_WHAT YOU WILL DO_
Extract every line below, verbatim.

_GIVEN INFORMATION_

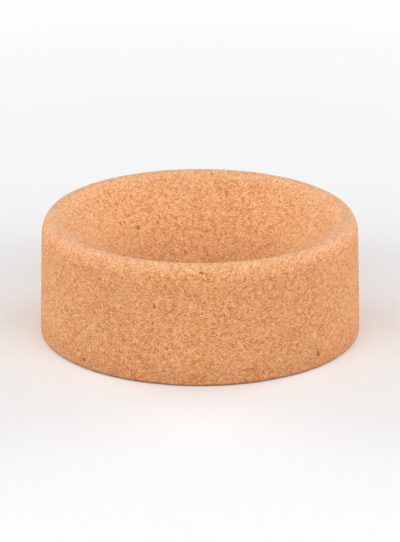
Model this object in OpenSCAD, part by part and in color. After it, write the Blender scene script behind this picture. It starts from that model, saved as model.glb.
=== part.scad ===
// Ring of pressed cork that holds a round-bottomed flask upright on a bench.
//
// It is one solid of revolution. Its section has a flat base, an outer wall that leans in a
// little, a narrow rounded rim, and a flared seat that steepens down to a through bore.
// Every bend of the section is an arc that runs smoothly into its neighbours.
//
// Millimetres. The origin is the centre of the base face, and +Z is up.

/* [Body] */
// Outer diameter, at its widest just above the base
base_d = 80; // [66:1:110]
// Height from the base to the top of the rim
height = 30; // [25:0.5:45]
// Lean of the outer wall towards the axis, in degrees
wall_draft = 1.6; // [0:0.1:4]
// Radius of the rounding round the base, on the outer wall and in the bore
base_edge_r = 0.8; // [0.2:0.1:2]

/* [Rim] */
// Radius of the rim's rounded top
rim_r = 2; // [1:0.1:4]
// Radius of the shoulder between the outer wall and the rim
shoulder_r = 6; // [6:1:30]
// How far the shoulder brings the rim in from the outer wall
shoulder_in = 0.6; // [0.1:0.1:2]

/* [Seat and bore] */
// Diameter of the through bore
bore_d = 30; // [20:1:40]
// Height above the base at which the straight wall of the bore ends
bore_wall = 7.5; // [4:0.5:14]
// Radius of the rounding where the seat turns down into the bore
bore_edge_r = 4; // [1:0.5:6]
// Radius of the seat's convex curve, seen in section
seat_curve_r = 65; // [40:5:200]

/* [Hidden] */

// Furthest that a chord of the section lies inside its arc
arc_tolerance = 0.01;
// Facets round the axis
turn_steps = 180;

base_r = base_d / 2;
bore_r = bore_d / 2;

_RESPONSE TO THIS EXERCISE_
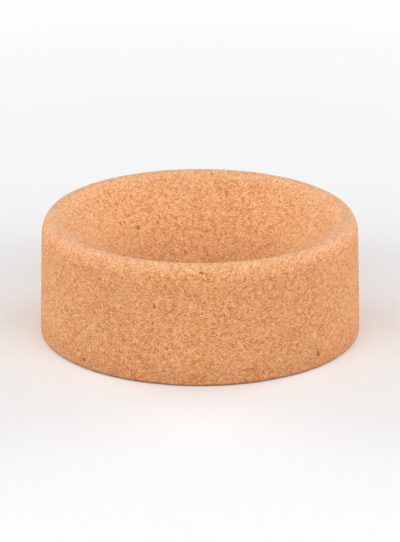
Model this object in OpenSCAD, part by part and in color. After it, write the Blender scene script behind this picture. It starts from that model, saved as model.glb.
=== part.scad ===
// Ring of pressed cork that holds a round-bottomed flask upright on a bench.
//
// It is one solid of revolution. Its section has a flat base, an outer wall that leans in a
// little, a narrow rounded rim, and a flared seat that steepens down to a through bore.
// Every bend of the section is an arc that runs smoothly into its neighbours.
//
// Millimetres. The origin is the centre of the base face, and +Z is up.

/* [Body] */
// Outer diameter, at its widest just above the base
base_d = 80; // [66:1:110]
// Height from the base to the top of the rim
height = 30; // [25:0.5:45]
// Lean of the outer wall towards the axis, in degrees
wall_draft = 1.6; // [0:0.1:4]
// Radius of the rounding round the base, on the outer wall and in the bore
base_edge_r = 0.8; // [0.2:0.1:2]

/* [Rim] */
// Radius of the rim's rounded top
rim_r = 2; // [1:0.1:4]
// Radius of the shoulder between the outer wall and the rim
shoulder_r = 6; // [6:1:30]
// How far the shoulder brings the rim in from the outer wall
shoulder_in = 0.6; // [0.1:0.1:2]

/* [Seat and bore] */
// Diameter of the through bore
bore_d = 30; // [20:1:40]
// Height above the base at which the straight wall of the bore ends
bore_wall = 7.5; // [4:0.5:14]
// Radius of the rounding where the seat turns down into the bore
bore_edge_r = 4; // [1:0.5:6]
// Radius of the seat's convex curve, seen in section
seat_curve_r = 65; // [40:5:200]

/* [Hidden] */

// Furthest that a chord of the section lies inside its arc
arc_tolerance = 0.01;
// Facets round the axis
turn_steps = 180;

base_r = base_d / 2;
bore_r = bore_d / 2;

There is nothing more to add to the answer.